Complexity Building Blocks Example
Simple Prompt + Context Upload a CSV and ask AI to identify the top trends, outliers, and patterns
Intermediate Skill + Context A skill that takes monthly sales data, compares to previous periods, and produces a formatted performance report with charts
Advanced Agent + MCP + Skill An agent that pulls data from multiple sources via MCP, harmonizes it, runs analysis, and produces a dashboard with commentary

Use Cases

Department Finance
Autonomy level Collaborative
Building blocks Prompt, Context, Skill
Problem Monthly expense reporting requires manually downloading data from three systems, reformatting columns, reconciling categories, and producing summary charts — a full day of work that delays month-end close
Solution A skill that takes the three data exports as input, harmonizes column names and categories, flags discrepancies, and produces a summary report with breakdowns by department, category, and variance from budget
Department Marketing
Autonomy level Collaborative
Building blocks Prompt, Context, Agent
Problem Campaign performance data lives in five different platforms (Google Ads, Meta, LinkedIn, HubSpot, GA4), making cross-channel comparison a manual spreadsheet exercise that's always out of date
Solution An agent that ingests data exports from each platform, normalizes metrics (impressions, clicks, conversions, cost), and produces a unified performance view with channel comparison and recommendations for budget reallocation
Department HR
Autonomy level Collaborative
Building blocks Prompt, Context
Problem Leadership wants quarterly retention and compensation insights but the HR team spends weeks pulling data, anonymizing it, and creating visualizations — by the time it's ready, the data is already old
Solution Upload anonymized HR data and ask AI to analyze retention patterns by department, tenure, and compensation band.

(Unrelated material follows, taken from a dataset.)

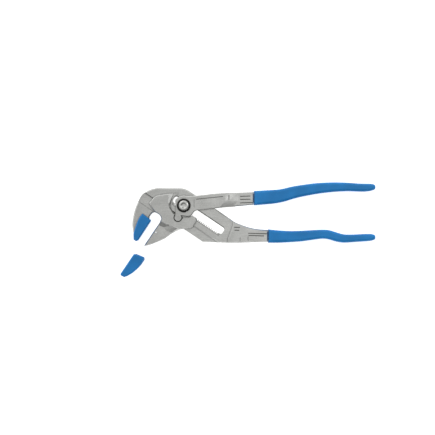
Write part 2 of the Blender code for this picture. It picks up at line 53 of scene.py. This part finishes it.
# Each node's look, the width of its broken edges in millimetres, and the steps across them.
FINISHES = {
    "fixed_lever": ("forged", 0.22, 2),
    "sliding_jaw": ("forged", 0.22, 2),
    "upper_lever": ("lever", 0.22, 2),
    "pivot_bolt": ("turned", 0.15, 2),
    "push_button": ("turned", 0.12, 2),
    "lock_plunger": ("turned", 0.08, 2),
    "bolt_collar": ("oxide", 0.12, 2),
    "button_spring": ("turned", 0.02, 1),
    "upper_grip": ("grip", 0.3, 2),
    "lower_grip": ("grip", 0.3, 2),
    "upper_jaw_cover": ("cover", 0.4, 3),
    "lower_jaw_cover": ("cover", 0.4, 3),
}
SHARP_EDGE = math.radians(12)  # edges that bend more than this are broken
FLAT_FACE = math.radians(0.6)  # triangles that differ less than this become one face

# The room's brightest direction, and its grey by how far a direction agrees with that one.
BRIGHT_SIDE = (-0.38, 0.66, 0.65)
ROOM_GREYS = ((0.0, 0.2), (0.2, 0.24), (0.4, 0.54), (0.66, 0.62), (0.88, 0.66))
ROOM_WARMTH = 0.985  # blue's share of each grey
ROOM_STRENGTH = 1.1

# Each lamp's place in metres, its disk's diameter in metres, and its watts.
LAMPS = {
    "key": ((-0.7, 0.95, 1.0), 1.2, 2),
    "fill": ((0.75, 0.3, 1.0), 0.6, 1.3),
}
LAMP_AIM = (0.05, 0, 0)
FLOOR_SIZE = 3.0
FLOOR_DROP = 0.3 * MM  # the floor's depth below the rest plane

VIEW_CENTRE = (34.7 * MM, -12.3 * MM)
VIEW_HEIGHT = 12 * MM  # of the plane that the view's width is measured in
VIEW_WIDTH = 448 * MM
LENS, SENSOR = 100, 36


# Shader nodes.


def start_material(name, metallic=0.0, **sockets):
    made = bpy.data.materials.new(name)
    made.use_nodes = True
    tree = made.node_tree
    shader = tree.nodes["Principled BSDF"]
    shader.inputs["Metallic"].default_value = metallic
    for socket, value in sockets.items():
        shader.inputs[socket.replace("_", " ")].default_value = value
    return made, tree, shader


def node(tree, kind, **values):
    """A shader node with its settings, and its inputs given by in_ and the socket's name."""
    made = tree.nodes.new(kind)
    for name, value in values.items():
        if name.startswith("in_"):
            made.inputs[name[3:].replace("_", " ")].default_value = value
        else:
            setattr(made, name, value)
    return made


def place(tree, stretch=(1, 1, 1), turn=0.0):
    """Object coordinates, stretched and turned about Z."""
    where = node(tree, "ShaderNodeTexCoord")
    mapping = node(tree, "ShaderNodeMapping")
    mapping.inputs["Scale"].default_value = stretch
    mapping.inputs["Rotation"].default_value = (0, 0, turn)
    tree.links.new(where.outputs["Object"], mapping.inputs["Vector"])
    return mapping.outputs["Vector"]


def noise(tree, vector, scale, detail=3.0, rough=0.5):
    made = node(tree, "ShaderNodeTexNoise", in_Scale=scale, in_Detail=detail, in_Roughness=rough)
    tree.links.new(vector, made.inputs["Vector"])
    return made.outputs["Fac"]


def spread(tree, factor, low, high, start=0.3, end=0.7):
    """Turn a factor that runs from start to end into a value that runs from low to high."""
    made = node(tree, "ShaderNodeMapRange")
    for name, value in (("From Min", start), ("From Max", end), ("To Min", low), ("To Max", high)):
        made.inputs[name].default_value = value
    tree.links.new(factor, made.inputs["Value"])
    return made.outputs["Result"]


def mix(tree, factor, first, second, blend="MIX"):
    """A blend of two colours, each given as a value or as a socket."""
    made = node(tree, "ShaderNodeMix", data_type="RGBA", blend_type=blend)
    for value, socket in ((factor, 0), (first, 6), (second, 7)):
        if isinstance(value, bpy.types.NodeSocket):
            tree.links.new(value, made.inputs[socket])
        else:
            made.inputs[socket].default_value = value
    return made.outputs[2]


def shaded(tree, tone, shade):
    return mix(tree, 1.0, tone, shade, "MULTIPLY")


def bump(tree, shader, *layers):
    """Bumps from height factors, each with its distance in metres."""
    normal = None
    for height, distance in layers:
        made = node(tree, "ShaderNodeBump", in_Strength=1.0, in_Distance=distance)
        tree.links.new(height, made.inputs["Height"])
        if normal is not None:
            tree.links.new(normal, made.inputs["Normal"])
        normal = made.outputs["Normal"]
    tree.links.new(normal, shader.inputs["Normal"])


def worn_edges(tree, amount):
    """A factor that rises along edges, where the rounded normal leaves the face's own."""
    rounded = node(tree, "ShaderNodeBevel", samples=4, in_Radius=0.35 * MM)
    face = node(tree, "ShaderNodeNewGeometry")
    agree = node(tree, "ShaderNodeVectorMath", operation="DOT_PRODUCT")
    tree.links.new(rounded.outputs["Normal"], agree.inputs[0])
    tree.links.new(face.outputs["Normal"], agree.inputs[1])
    return spread(tree, agree.outputs["Value"], 0.0, amount, 0.995, 0.9)


def painted_hollow_shade(tree, tone, reach, darkest, start):
    """Painted shade: a tone made darker where other surfaces stand within reach, as in hollows and
    between parts.
    """
    crevice = node(tree, "ShaderNodeAmbientOcclusion", samples=6, in_Distance=reach)
    return shaded(tree, tone, spread(tree, crevice.outputs["AO"], darkest, 1.0, start, 0.95))


# Materials.


def steel_tone(tree, pale, grey, clouds, grain):
    """Cloudy, specked and grained, with worn edges, painted light that makes the handles brighter,
    and painted shade in the hollows.
    """
    specks = noise(tree, place(tree), STEEL_SPECKS, 3, 0.7)
    along = node(tree, "ShaderNodeSeparateXYZ")
    tree.links.new(place(tree), along.inputs[0])
    tone = mix(tree, spread(tree, clouds, 0.0, 1.0), grey, pale)
    tone = shaded(tree, tone, spread(tree, specks, 0.86, 1.1))
    tone = shaded(tree, tone, spread(tree, grain, 0.92, 1.06))
    # painted light: the colour brightens from the head to the handles, where more light falls
    tone = shaded(tree, tone, spread(tree, along.outputs["X"], 0.9, 1.1, HEAD_X, HANDLE_X))
    tone = mix(tree, worn_edges(tree, 0.5), tone, WORN_STEEL)
    # painted shade: the steel's colour is darkened in its hollows and between parts
    return painted_hollow_shade(tree, tone, 1.6 * MM, 0.42, 0.35)


def steel(name, pale, grey, rough, grain_turn=0.0):
    """Satin plated steel with a fine grain and a cloudy polish."""
    made, tree, shader = start_material(name, metallic=1.0)
    clouds = noise(tree, place(tree), STEEL_CLOUDS, 4)
    grain = noise(tree, place(tree, STEEL_GRAIN, grain_turn), 1.0, 3, 0.6)
    peen = noise(tree, place(tree), STEEL_PEEN, 2)
    tone = steel_tone(tree, pale, grey, clouds, grain)
    tree.links.new(tone, shader.inputs["Base Color"])
    tree.links.new(spread(tree, clouds, rough - 0.05, rough + 0.06), shader.inputs["Roughness"])
    bump(tree, shader, (clouds, 0.02 * MM), (peen, 0.016 * MM), (grain, 0.012 * MM))
    return made


def plastic(name, colour, rough, speckle, dimple):
    """Blue plastic with a soft mottled sheen and a fine grain."""
    made, tree, shader = start_material(name, Specular_IOR_Level=0.5)
    clouds = noise(tree, place(tree), PLASTIC_CLOUDS, 4)
    fine = noise(tree, place(tree), speckle, 3)
    darker = tuple(value * 0.82 for value in colour[:3]) + (1,)
    paler = tuple(min(1, value * 1.12 + 0.006) for value in colour[:3]) + (1,)
    tone = mix(tree, spread(tree, clouds, 0.0, 1.0), darker, paler)
    # painted shade: the plastic's colour is darkened in its hollows and where it meets other parts
    tone = painted_hollow_shade(tree, tone, 2.5 * MM, 0.5, 0.3)
    tree.links.new(tone, shader.inputs["Base Color"])
    tree.links.new(spread(tree, fine, rough - 0.06, rough + 0.08), shader.inputs["Roughness"])
    bump(tree, shader, (clouds, 0.05 * MM), (fine, dimple))
    return made


def oxide(name):
    """Black oxide on steel, rubbed a little on its edges."""
    made, tree, shader = start_material(name, metallic=0.8)
    clouds = noise(tree, place(tree), OXIDE_CLOUDS, 4)
    tone = mix(tree, worn_edges(tree, 0.5), OXIDE, WORN_OXIDE)
    tree.links.new(tone, shader.inputs["Base Color"])
    tree.links.new(spread(tree, clouds, 0.34, 0.5), shader.inputs["Roughness"])
    bump(tree, shader, (clouds, 0.01 * MM))
    return made


def floor_material():
    """White matt acrylic that glows a little, so that no deep shadow falls on it."""
    made, tree, shader = start_material("white_floor", Roughness=0.9, Emission_Strength=0.8)
    shader.inputs["Emission Color"].default_value = (1, 1, 1, 1)
    cloud = noise(tree, place(tree), FLOOR_CLOUDS, 2)
    tree.links.new(mix(tree, cloud, FLOOR_GREY, FLOOR_WHITE), shader.inputs["Base Color"])
    return made


MATERIALS = {
    "forged": steel("satin_forged_steel", STEEL_PALE, STEEL_GREY, 0.33, SLOT_TURN),
    "lever": steel("satin_lever_steel", STEEL_PALE, STEEL_GREY, 0.31),
    "turned": steel("bright_turned_steel", TURNED_STEEL, STEEL_PALE, 0.2),
    "oxide": oxide("black_oxide_steel"),
    "grip": plastic("dipped_blue_pvc", GRIP_BLUE, 0.42, 1500, 0.02 * MM),
    "cover": plastic("moulded_blue_plastic", COVER_BLUE, 0.36, 2400, 0.015 * MM),
}


# CAD nodes.


def refine(name, look, edge, segments):
    """Break the sharp edges of a CAD node and give it its material."""
    part = NODES[name]
    weld = part.modifiers.new("weld", "WELD")
    weld.merge_threshold = 0.01 * MM
    flat = part.modifiers.new("flat_faces", "DECIMATE")
    flat.decimate_type = "DISSOLVE"
    flat.angle_limit = FLAT_FACE
    broken = part.modifiers.new("broken_edges", "BEVEL")
    broken.width = edge * MM
    broken.segments = segments
    broken.limit_method = "ANGLE"
    broken.angle_limit = SHARP_EDGE
    broken.use_clamp_overlap = True
    broken.miter_outer = "MITER_ARC"
    even = part.modifiers.new("even_shading", "WEIGHTED_NORMAL")
    even.keep_sharp = True
    even.weight = 95
    part.data.shade_smooth()
    part.data.materials.clear()
    part.data.materials.append(MATERIALS[look])


# Stage.


def build_floor():
    bm = bmesh.new()
    bmesh.ops.create_grid(bm, x_segments=2, y_segments=2, size=FLOOR_SIZE)
    mesh = bpy.data.meshes.new("floor")
    bm.to_mesh(mesh)
    bm.free()
    floor = bpy.data.objects.new("floor", mesh)
    floor.location = (0, 0, -FLOOR_DROP)
    floor.data.materials.append(floor_material())
    bpy.context.scene.collection.objects.link(floor)


def build_room():
    """A soft room that is brighter overhead and towards the key light, and darker in front."""
    world = bpy.data.worlds.new("studio")
    world.use_nodes = True
    tree = world.node_tree
    where = node(tree, "ShaderNodeTexCoord")
    facing = node(tree, "ShaderNodeVectorMath", operation="DOT_PRODUCT")
    facing.inputs[1].default_value = Vector(BRIGHT_SIDE).normalized()
    tree.links.new(where.outputs["Generated"], facing.inputs[0])
    ramp = node(tree, "ShaderNodeValToRGB")
    stops = ramp.color_ramp.elements
    stops[0].position, stops[1].position = ROOM_GREYS[0][0], ROOM_GREYS[-1][0]
    for position, _ in ROOM_GREYS[1:-1]:
        stops.new(position)
    for stop, (_, grey) in zip(stops, ROOM_GREYS):
        stop.color = (grey, grey, grey * ROOM_WARMTH, 1)
    tree.links.new(facing.outputs["Value"], ramp.inputs["Fac"])
    tree.links.new(ramp.outputs["Color"], tree.nodes["Background"].inputs["Color"])
    tree.nodes["Background"].inputs["Strength"].default_value = ROOM_STRENGTH
    bpy.context.scene.world = world


def build_lamp(name, where, size, watts):
    data = bpy.data.lights.new(name, "AREA")
    data.shape = "DISK"
    data.size = size
    data.energy = watts
    lamp = bpy.data.objects.new(name, data)
    lamp.location = where
    towards = Vector(LAMP_AIM) - Vector(where)
    lamp.rotation_euler = towards.to_track_quat("-Z", "Y").to_euler()
    bpy.context.scene.collection.objects.link(lamp)


def build_camera():
    """Straight above the tool, with the jaws to the left."""
    data = bpy.data.cameras.new("camera")
    data.lens = LENS
    data.sensor_width = SENSOR
    camera = bpy.data.objects.new("camera", data)
    camera.location = (*VIEW_CENTRE, VIEW_HEIGHT + VIEW_WIDTH * LENS / SENSOR)
    bpy.context.scene.collection.objects.link(camera)
    bpy.context.scene.camera = camera


for part_name, finish in FINISHES.items():
    refine(part_name, *finish)
bpy.context.scene.view_settings.view_transform = "Standard"
build_floor()
build_room()
for lamp_name, setting in LAMPS.items():
    build_lamp(lamp_name, *setting)
build_camera()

AI identifies at-risk segments, produces visualizations, and suggests areas for deeper investigation

Common Mistakes

Uploading data without explaining what it is. A CSV with columns "A, B, C, D" gives the AI nothing to work with. Provide column descriptions, units, time periods, and what questions you want answered. The better you describe your data, the better the analysis.

Expecting AI to validate its own analysis. AI can identify patterns, but it can't tell you whether those patterns are meaningful in your business context. A correlation in the data might be a real signal or a coincidence — that judgment requires your domain expertise.

Skipping data cleaning. AI can work with messy data, but inconsistent formats, missing values, and duplicate records will produce unreliable results. Ask AI to identify data quality issues first, fix them, then run the analysis.